With mammoth challenges to the retail sector caused by COVID-19, Esprimi, an innovative research company in Malta specialising in market, employee and media research solutions, has conducted a survey on 2020 Christmas shopping habits to gauge just how badly impacted retailers.
As can be noted from the survey’s findings, such as online shopping surpassing in-store shopping for the first time, the pandemic has instilled new behaviours in consumers too and this has led to a major change in shopping trends.
The study is nationally representative, where the company asked a representative sample of 400 Maltese nationals aged 16+ to discuss their shopping habits in an online survey.
To properly gauge shopping trends, a quota based on age and gender was implemented in order to ensure a spread of the general population. Esprimi also looked at the relationship between the demographic characteristics of individuals and shopping habits.
When asking respondents about the timing for Christmas shopping in 2020, no significant changes were found in the typical timings for holiday shopping when compared to previous years.
Of note, the number of participants who claimed they will not be buying any presents rose from 8.8 per cent in previous years to 17.3 per cent in 2020, a staggering difference of 8.5 per centage points. Esprimi said that when takin into context, this jump in persons not buying gifts this year is “somewhat significant”.
Changes in Christmas spend
When asked about changes in Christmas spending budgets for 2020, Esprimi found that more than one-third of participants, at 38.7 per cent, said they planned on spending less than what they spent on their Christmas 2019 shopping.
Conversely, 5.1 per cent of respondents said they were planning on spending more.
Of those who said they would be spending less on their Christmas shopping in 2020 than in previous years, the most popular reasons cited were fewer social occasions (57.8 per cent), lack of comfort going out (46.9 per cent) and a change in an individual’s income situation (45.3 per cent).
In contrast, amongst the most popular reasons as to why respondents planned on spending more in 2020 were a bigger family (64.7 per cent) and more expensive gifts (11.8 per cent). Other statements such as compensating for previous years and an increase in spending on decorations since they’re spending more time at home received scores of 5.9 per cent or lower.
Esprimi then took a closer look as to the actual budget allocation each participant planned to dedicate on their Christmas shopping this year, with results revealing a dip in the amount of money that people were willing to spend.
Whilst the majority of respondents still planned to shop, some reported being more conscious in their spending.

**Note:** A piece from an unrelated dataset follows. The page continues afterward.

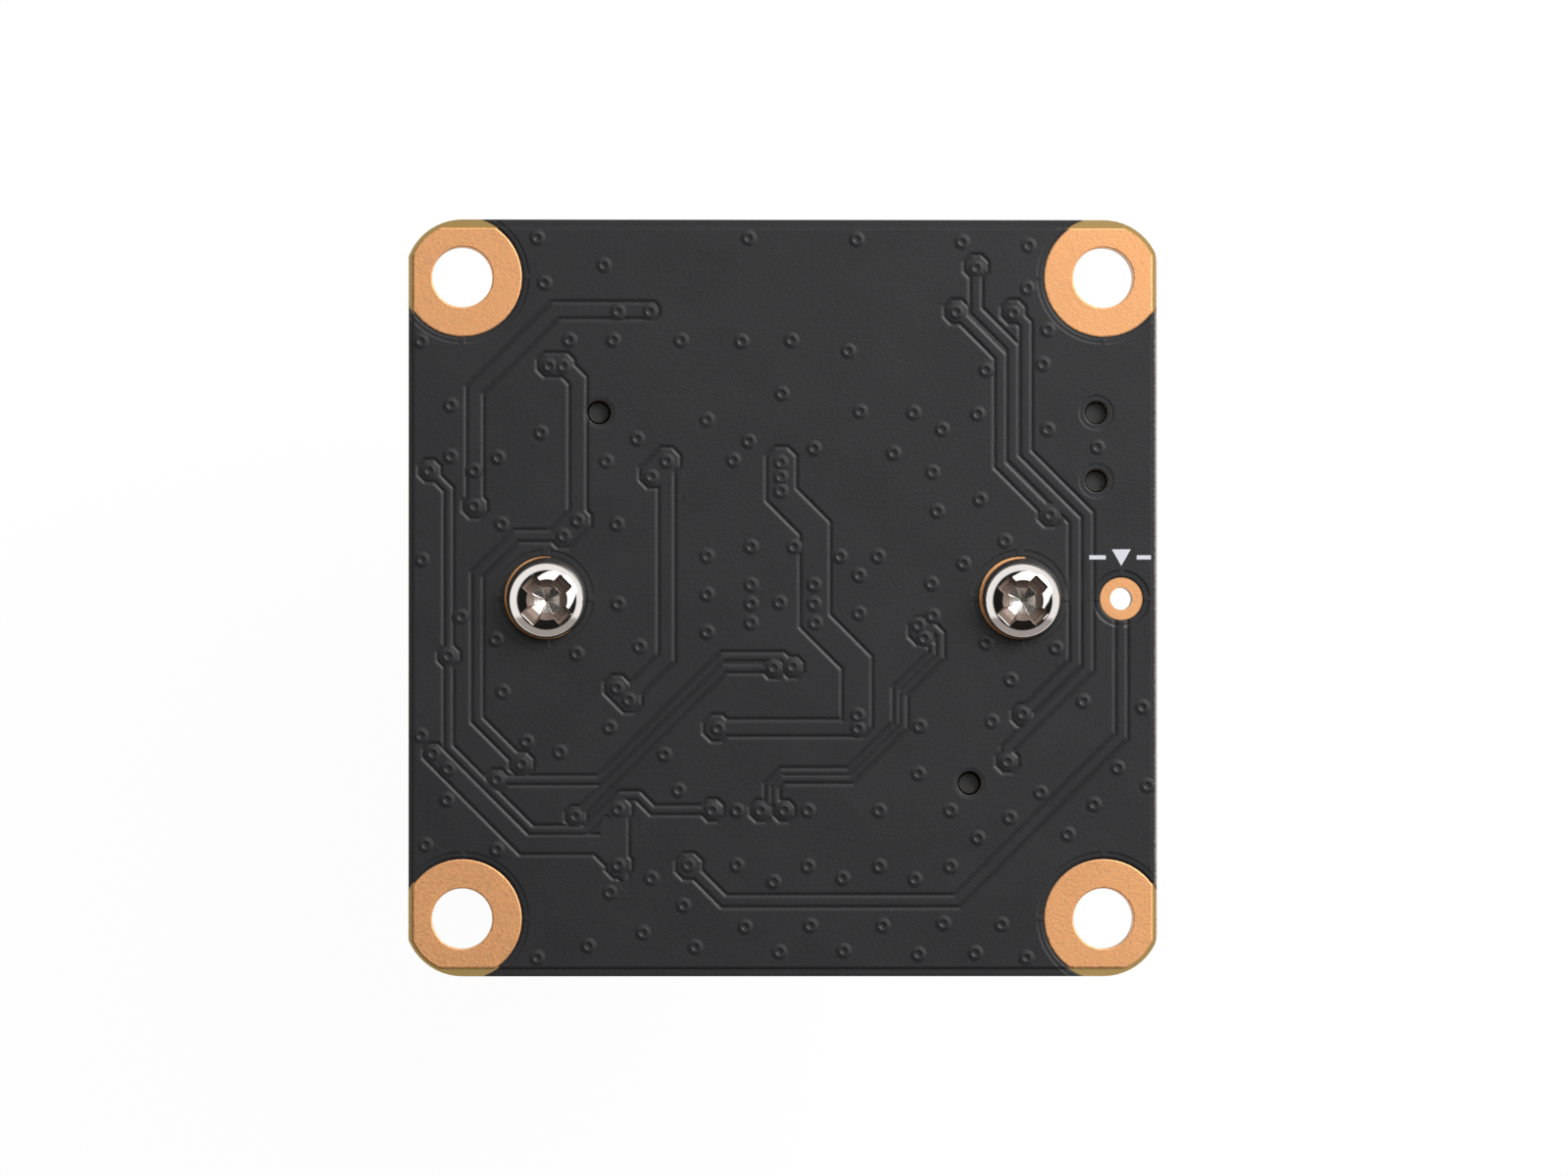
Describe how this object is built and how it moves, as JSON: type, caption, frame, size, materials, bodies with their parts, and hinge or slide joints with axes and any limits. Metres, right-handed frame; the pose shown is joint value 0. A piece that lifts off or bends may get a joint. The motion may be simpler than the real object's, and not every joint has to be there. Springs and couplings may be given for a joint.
{
  "type": "camera module",
  "caption": "Small black camera board with gold corner lands, a screw-in lens over a motor-driven filter switch, a ribbon connector and a side socket.",
  "frame": {"origin": "centre of the four corner holes, on the back face of the board's laminate", "axes": "+Z out of the board's back face, -Z out of the lens; +X along the edge opposite the ribbon connector; +Y away from the ribbon connector"},
  "size_m": [0.0316, 0.0318, 0.0242],
  "materials": {
    "laminate": "bare glass-fibre laminate",
    "black_coat": "satin black solder mask",
    "gold_plate": "satin gold plating",
    "nickel_steel": "bright nickel",
    "holder_plastic": "moulded black, fine grain",
    "black_anodised": "black anodised",
    "lens_glass": "polished, coated",
    "filter_glass": "polished, blue-green tint",
    "magnet": "dark grey, ground",
    "copper_wire": "enamelled copper wire",
    "connector_plastic": "moulded off-white",
    "latch_plastic": "moulded dark brown",
    "tinned_contact": "matt tin",
    "chip_plastic": "moulded dark epoxy",
    "ceramic_body": "fired ceramic"
  },
  "bodies": {
    "board_and_holder": {"circuit_board": "laminate", "solder_mask_back": "black_coat", "corner_lands": "gold_plate", "screw_lands": "gold_plate", "wire_land": "gold_plate", "holder_screws": "nickel_steel", "switch_base": "holder_plastic", "lens_mount": "holder_plastic", "rotor_shaft": "nickel_steel", "coil_yoke": "nickel_steel", "coil_bobbin": "holder_plastic", "coil_winding": "copper_wire", "sensor_chip": "ceramic_body", "sensor_glass": "lens_glass", "ribbon_housing": "connector_plastic", "ribbon_contacts": "tinned_contact", "ribbon_anchors": "tinned_contact", "switch_socket": "holder_plastic", "switch_socket_pins": "tinned_contact", "regulator_bodies": "chip_plastic", "regulator_leads": "tinned_contact", "capacitor_bodies": "ceramic_body", "capacitor_ends": "tinned_contact", "resistor_bodies": "chip_plastic", "resistor_ends": "tinned_contact", "clock_oscillator": "nickel_steel", "driver_chip": "chip_plastic", "driver_leads": "tinned_contact", "power_inductor": "magnet"},
    "latch": {"ribbon_latch": "latch_plastic"},
    "focus_ring": {"lock_ring": "black_anodised"},
    "lens": {"lens_barrel": "black_anodised", "rear_element": "lens_glass", "front_element": "lens_glass"},
    "filter_slide": {"filter_shuttle": "holder_plastic", "infrared_filter": "filter_glass", "clear_filter": "lens_glass"},
    "rotor": {"rotor_magnet": "magnet", "rotor_arm": "connector_plastic"}
  },
  "joints": [
    {"name": "latch_slide", "type": "slide", "parent": "board_and_holder", "child": "latch", "axis": [0, -1, 0], "range_m": [0, 0.001]},
    {"name": "focus_travel", "type": "slide", "parent": "board_and_holder", "child": "focus_ring", "axis": [0, 0, -1], "range_m": [0, 0.0005]},
    {"name": "focus_turn", "type": "hinge", "parent": "focus_ring", "child": "lens", "pos_m": [0.00003, -0.00012, -0.015], "axis": [0, 0, -1], "range_deg": [0, 360]},
    {"name": "rotor_turn", "type": "hinge", "parent": "board_and_holder", "child": "rotor", "pos_m": [0.00003, 0.00948, -0.007], "axis": [0, 0, -1], "range_deg": [0, 80]},
    {"name": "filter_travel", "type": "slide", "parent": "board_and_holder", "child": "filter_slide", "axis": [-1, 0, 0], "range_m": [0, 0.0068]}
  ],
  "couplings": [
    {"joint": "focus_turn", "follows": "focus_travel", "rad_per_m": 12566},
    {"joint": "rotor_turn", "follows": "filter_travel", "rad_per_m": 205.3}
  ]
}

Esprimi found that whilst 53.1 per cent would normally spend below €300, that percentage has increased to 70.3 per cent for 2020 Christmas shopping budgets.
Shopping methods pre-2020
In pre-COVID days, Esprimi noted that there were 84.6 per cent of mentions indicating physical visits to outlets for Christmas shopping, 63.1 per cent mentions for online stores and 41.7 per cent for directly shopping through vendors’ websites or Facebook pages.
In terms of preferred methods of shopping, 57.1 per cent said that in-store visits would be their first preference for shopping, although Generation Z and young Millennials still typically preferred to shop online via online stores, such as eBay and Amazon.
Shopping methods 2020
A clear signal that the pandemic has impacted consumer thinking and behaviour, it was found that for 2020, online store shopping (64 per cent) surpasses in-store shopping (59.5 per cent) amongst respondents.

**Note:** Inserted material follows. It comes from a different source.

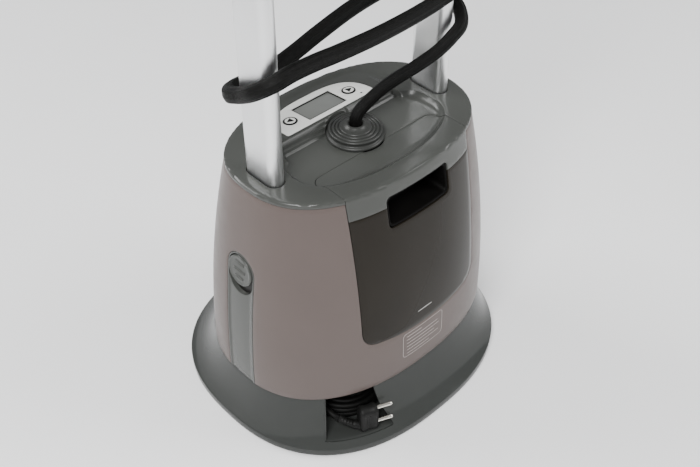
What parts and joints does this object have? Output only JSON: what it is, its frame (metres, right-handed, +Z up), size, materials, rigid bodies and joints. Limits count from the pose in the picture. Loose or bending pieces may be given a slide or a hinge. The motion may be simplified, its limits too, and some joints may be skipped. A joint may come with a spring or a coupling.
{
  "type": "garment steamer",
  "caption": "Upright garment steamer: wide base, tapered body, lift-out smoked water tank, flat telescoping poles, steam head on a wound woven hose and a fold-out hanger.",
  "frame": {"origin": "centre of the base outline, on the surface the rubber feet stand on", "axes": "+Z up along the poles; the water tank faces -Y; the poles stand at -X (left) and +X (right), left and right as seen from the tank side"},
  "size_m": [0.37, 0.33, 0.884],
  "materials": {
    "mauve_casing": "satin moulded plastic, warm taupe",
    "grey_plastic": "glossy moulded plastic, mid grey",
    "dark_grey_plastic": "high-gloss moulded plastic, dark grey",
    "smoked_plastic": "smoked translucent plastic, polished",
    "black_plastic": "fine matt moulded plastic, black",
    "silver_panel": "satin light silver lacquer on plastic",
    "screen": "unlit reflective liquid crystal window",
    "circuit_board": "green solder resist",
    "pole_aluminium": "satin anodised extrusion",
    "cast_metal": "rough die casting",
    "bright_steel": "bright drawn and brushed",
    "plug_pins": "nickel plated brass",
    "black_rubber": "soft black moulding",
    "cord_sheath": "smooth black cord sheath",
    "woven_hose": "black braided polyester sleeve",
    "white_plastic": "natural white nylon"
  },
  "bodies": {
    "root": {"base_skirt": "dark_grey_plastic", "base_plate": "dark_grey_plastic", "foot_front_left": "black_rubber", "foot_front_right": "black_rubber", "foot_rear_left": "black_rubber", "foot_rear_right": "black_rubber", "cord_bay": "grey_plastic", "chassis_plate": "black_plastic", "body_shell": "mauve_casing", "side_strip_left": "grey_plastic", "side_strip_right": "grey_plastic", "latch_spring_left": "bright_steel", "latch_spring_right": "bright_steel", "pole_socket_left": "black_plastic", "pole_socket_right": "black_plastic", "lower_pole_left": "pole_aluminium", "lower_pole_right": "pole_aluminium", "tank_well": "black_plastic", "valve_seat": "black_rubber", "top_deck": "grey_plastic", "panel_plate": "silver_panel", "display": "screen", "control_board": "circuit_board", "hose_gland": "dark_grey_plastic", "boiler": "cast_metal", "heating_element": "bright_steel", "steam_pipe": "black_rubber", "pump": "white_plastic", "water_tube": "black_rubber", "feed_tube": "black_rubber", "pole_bridge": "black_plastic", "head_cradle": "black_plastic", "head_shell": "silver_panel", "head_faceplate": "bright_steel", "hose_cuff": "black_rubber", "steam_hose": "woven_hose", "cord_relief": "black_rubber", "cord_coil": "cord_sheath", "cord_lead": "cord_sheath", "power_cord": "cord_sheath", "plug_body": "black_rubber", "plug_pin_upper": "plug_pins", "plug_pin_lower": "plug_pins"},
    "mast": {"upper_pole_left": "pole_aluminium", "upper_pole_right": "pole_aluminium", "hanger_bar": "black_plastic"},
    "hanger_left": {"hanger_arm_left": "grey_plastic"},
    "hanger_right": {"hanger_arm_right": "grey_plastic"},
    "clamp_left": {"clamp_lever_left": "grey_plastic"},
    "clamp_right": {"clamp_lever_right": "grey_plastic"},
    "tank": {"water_tank": "smoked_plastic", "grip_cup": "black_plastic", "valve_spring": "bright_steel"},
    "lid": {"tank_lid": "grey_plastic"},
    "valve": {"valve_plunger": "white_plastic"},
    "key_left": {"button_left": "silver_panel"},
    "key_right": {"button_right": "silver_panel"},
    "latch_left": {"pole_latch_left": "grey_plastic"},
    "latch_right": {"pole_latch_right": "grey_plastic"},
    "trigger": {"head_trigger": "black_plastic"}
  },
  "joints": [
    {"name": "poles_extend", "type": "slide", "parent": "root", "child": "mast", "axis": [0, 0, 1], "range_m": [0, 0.45]},
    {"name": "hanger_left_unfold", "type": "hinge", "parent": "mast", "child": "hanger_left", "pos_m": [-0.112, -0.0156, 0.878], "axis": [0, -1, 0], "range_deg": [0, 190]},
    {"name": "hanger_right_unfold", "type": "hinge", "parent": "mast", "child": "hanger_right", "pos_m": [0.112, -0.0156, 0.878], "axis": [0, 1, 0], "range_deg": [0, 190]},
    {"name": "clamp_left_open", "type": "hinge", "parent": "root", "child": "clamp_left", "pos_m": [-0.1345, -0.0156, 0.786], "axis": [0, 1, 0], "range_deg": [0, 95]},
    {"name": "clamp_right_open", "type": "hinge", "parent": "root", "child": "clamp_right", "pos_m": [0.1345, -0.0156, 0.786], "axis": [0, -1, 0], "range_deg": [0, 95]},
    {"name": "tank_lift", "type": "slide", "parent": "root", "child": "tank", "axis": [0, -0.5, 0.866], "range_m": [0, 0.16]},
    {"name": "lid_lift", "type": "slide", "parent": "tank", "child": "lid", "axis": [0, 0, 1], "range_m": [0, 0.028]},
    {"name": "valve_close", "type": "slide", "parent": "tank", "child": "valve", "axis": [0, 0, -1], "range_m": [0, 0.004], "deforming": ["valve_spring"]},
    {"name": "button_left_press", "type": "slide", "parent": "root", "child": "key_left", "axis": [0, -0.1002, -0.995], "range_m": [0, 0.0012], "stiffness_N_per_m": 900, "springref_m": -0.0006},
    {"name": "button_right_press", "type": "slide", "parent": "root", "child": "key_right", "axis": [0, -0.1002, -0.995], "range_m": [0, 0.0012], "stiffness_N_per_m": 900, "springref_m": -0.0006},
    {"name": "latch_left_release", "type": "slide", "parent": "root", "child": "latch_left", "axis": [-0.1321, 0, -0.9912], "range_m": [0, 0.01], "stiffness_N_per_m": 260, "springref_m": -0.008, "deforming": ["latch_spring_left"]},
    {"name": "latch_right_release", "type": "slide", "parent": "root", "child": "latch_right", "axis": [0.1321, 0, -0.9912], "range_m": [0, 0.01], "stiffness_N_per_m": 260, "springref_m": -0.008, "deforming": ["latch_spring_right"]},
    {"name": "trigger_pull", "type": "hinge", "parent": "root", "child": "trigger", "pos_m": [0, -0.0732, 0.748], "axis": [1, 0, 0], "range_deg": [0, 8], "stiffness_Nm_per_rad": 0.09, "springref_deg": -6.88}
  ],
  "couplings": [
    {"joint": "valve_close", "follows": "tank_lift", "ratio": 0.025}
  ]
}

Use of other types of online shopping methods such as vendor websites and vendor Facebook shops/direct orders via Facebook messenger were also on the rise this year when compared to previous years, with an increase in use of 26.8 per cent and 14.8 per cent, respectively.
A closer look at demographics by Esprimi once again revealed that the younger the age the more likely it was for respondents to engage in online shopping.

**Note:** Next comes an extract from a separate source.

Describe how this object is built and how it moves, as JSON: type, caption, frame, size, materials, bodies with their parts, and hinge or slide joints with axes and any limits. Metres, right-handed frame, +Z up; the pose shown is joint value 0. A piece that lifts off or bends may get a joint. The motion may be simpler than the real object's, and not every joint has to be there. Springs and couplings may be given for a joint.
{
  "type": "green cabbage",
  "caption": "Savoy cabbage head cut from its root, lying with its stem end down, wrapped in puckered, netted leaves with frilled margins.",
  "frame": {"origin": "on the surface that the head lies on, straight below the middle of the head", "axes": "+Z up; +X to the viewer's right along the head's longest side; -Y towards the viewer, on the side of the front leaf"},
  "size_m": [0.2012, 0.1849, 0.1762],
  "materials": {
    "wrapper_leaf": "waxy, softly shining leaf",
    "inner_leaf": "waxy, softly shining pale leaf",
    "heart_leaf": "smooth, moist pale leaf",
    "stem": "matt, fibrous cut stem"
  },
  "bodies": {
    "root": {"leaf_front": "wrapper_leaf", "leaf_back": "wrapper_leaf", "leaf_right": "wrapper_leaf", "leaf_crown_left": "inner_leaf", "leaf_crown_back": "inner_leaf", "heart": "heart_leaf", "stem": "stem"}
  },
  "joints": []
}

Older audiences, particularly those aged 45-65+, on the other hand, still favoured in-store shopping (67.1 per cent) over online shopping (50.3 per cent), although the former was on the decline with a drop in 24.5 per cent of mentions for in-store shopping for 2020, compared to previous years for this specific cohort.
Impact of COVID-19 on shopping habbits
When asked to rate a Likert scale of 1 to 5 about how likely it is that the pandemic affected their interest in physical visits to retail outlets (with a score of 5 indicating a great impact), participants gave a rating of 3.5.
What’s interesting, is that albeit similar, the ratings differed by a few points across people of different demographic classifications.
For instance, ratings amongst respondents who only received a primary level of education (4.4) or were aged 65+ (3.9) were higher than those of younger (3.5) and more educated (3.5) respondents.
A closer look at these results, also revealed that females (3.7) were more likely than males (3.4) to be affected by the pandemic when it came to physically visiting an outlet.
When asked about what stopped them from physically going to stores, the most popular reasons as to why people refrained from visiting outlets were a high risk of infection (84.5 per cent), a lack of proper adherence to COVID-19 guidelines by stores (44.7), vulnerable family members (32 per cent), and self-vulnerability (19.9 per cent), with the rest of the statements such as quarantining and not meeting with people receiving a score of 0.6 per cent or lower.